WHAT IS NEEDED - Return, word for word, every line that follows.

INFORMATION SUPPLIED -
## Start

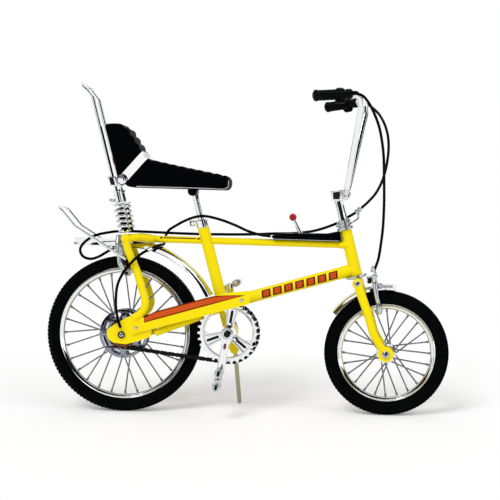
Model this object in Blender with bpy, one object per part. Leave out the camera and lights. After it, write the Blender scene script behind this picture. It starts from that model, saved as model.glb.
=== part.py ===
"""Chopper bicycle: a 1:12 die-cast scale model that leans on its side stand.

Sizes are in millimetres of the model itself. The bicycle is drawn upright in its own frame:
X forward, Y to its left, Z up, with the origin where the rear tyre meets the ground.
One empty then leans the whole model over, and another turns the steering a little.
"""
import math

import bmesh
import bpy
from mathutils import Matrix, Vector

MM = 0.001

# Stance
LEAN = math.radians(5.0)
STEER_REST = math.radians(3.0)
ORIGIN_X = 33.7
ORIGIN_Y = 7.25
GAP = 0.1

# Wheels and tyres
WHEELBASE = 71.9
REAR_RADIUS = 21.4
FRONT_RADIUS = 16.9
REAR_TYRE_HEIGHT = 3.3
FRONT_TYRE_HEIGHT = 3.6
REAR_TYRE_WIDTH = 4.4
FRONT_TYRE_WIDTH = 4.0
RIM_DEPTH = 1.4
RIM_WIDTH = 2.9
WHEEL_STEPS = 36
SPOKE_RADIUS = 0.2
SPOKE_STAGGER = 0.07
REAR_SPOKES = 28
FRONT_SPOKES = 24
AXLE_RADIUS = 0.7

# Frame tubes: bicycle-frame points are (x, z) on the middle plane
CROWN_X = 64.13
CROWN_RISE = 2.03
HEAD_RAKE = math.radians(13.8)
HEAD_LENGTH = 12.5
HEAD_RADIUS = 1.65
TOP_TUBE_RADIUS = 0.95
TOP_TUBE_DROP = 4.0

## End

RESULT OF THIS EXERCISE -
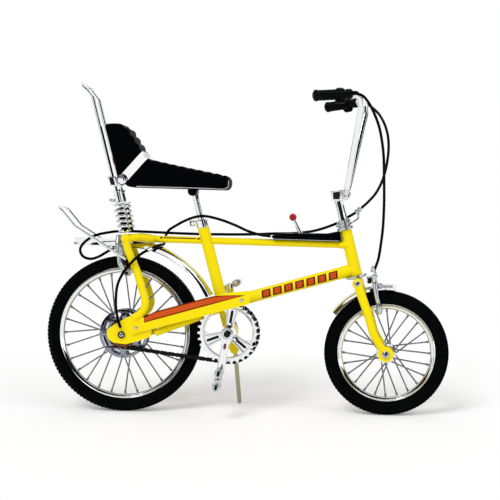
Model this object in Blender with bpy, one object per part. Leave out the camera and lights. After it, write the Blender scene script behind this picture. It starts from that model, saved as model.glb.
=== part.py ===
"""Chopper bicycle: a 1:12 die-cast scale model that leans on its side stand.

Sizes are in millimetres of the model itself. The bicycle is drawn upright in its own frame:
X forward, Y to its left, Z up, with the origin where the rear tyre meets the ground.
One empty then leans the whole model over, and another turns the steering a little.
"""
import math

import bmesh
import bpy
from mathutils import Matrix, Vector

MM = 0.001

# Stance
LEAN = math.radians(5.0)
STEER_REST = math.radians(3.0)
ORIGIN_X = 33.7
ORIGIN_Y = 7.25
GAP = 0.1

# Wheels and tyres
WHEELBASE = 71.9
REAR_RADIUS = 21.4
FRONT_RADIUS = 16.9
REAR_TYRE_HEIGHT = 3.3
FRONT_TYRE_HEIGHT = 3.6
REAR_TYRE_WIDTH = 4.4
FRONT_TYRE_WIDTH = 4.0
RIM_DEPTH = 1.4
RIM_WIDTH = 2.9
WHEEL_STEPS = 36
SPOKE_RADIUS = 0.2
SPOKE_STAGGER = 0.07
REAR_SPOKES = 28
FRONT_SPOKES = 24
AXLE_RADIUS = 0.7

# Frame tubes: bicycle-frame points are (x, z) on the middle plane
CROWN_X = 64.13
CROWN_RISE = 2.03
HEAD_RAKE = math.radians(13.8)
HEAD_LENGTH = 12.5
HEAD_RADIUS = 1.65
TOP_TUBE_RADIUS = 0.95
TOP_TUBE_DROP = 4.0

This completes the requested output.